Funny Turns

Yes, last week took a strange turn for me too. Nature Walking. And she, who was our guide leading us a merry dance – Let us call her Zoe, not her real name of course – at one moment an ancient hag, another a seductress, and another a young abandoned child. Not a moments rest, and all about as far as the planet Saturn from the possibility of the internet so that writing last week was out of the question.

With Zoe. We had spent the week walking the wild flower filled high valleys of the Grissons, a people who live in an area of the southern Alps. They speak a language which they call Romansch, a mix of German, Italian, French, Latin and, I have strong reasons to believe, Byzantine Greek. Salve, they say to each other when they meet, along with many other ancient sounding words, which reflect their position throughout history at the crossroads not only between north and south, but also between east and west.

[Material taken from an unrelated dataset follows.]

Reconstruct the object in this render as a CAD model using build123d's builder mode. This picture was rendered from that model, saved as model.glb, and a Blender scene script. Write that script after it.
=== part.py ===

With her, an angel of history striding across this crisscrossed land which used to be known as Raetia, like a St Martin or a St George (Sogn Gieri they call him here), but a knight strangely transformed into a weeping female form of Don Quixote.

With Zoe – Or ‘Bare Life’, as it is in Greek – pressing on relentlessly. And along the Jacobsweg also visiting some of the churches, along the gorge of the Via Mala (the ‘Bad Path’) in driving wind and rain to gaze up at the ceiling of the church of at Zillis, struck dumb, as if again in St Sophia. …

… in the Grissons, as the saying goes, “You need three people to pass from life to death: a Salis ( a willow twining up the left arm), a Planta (a creeper twining up the right), and a Travers (a crossbeam)”.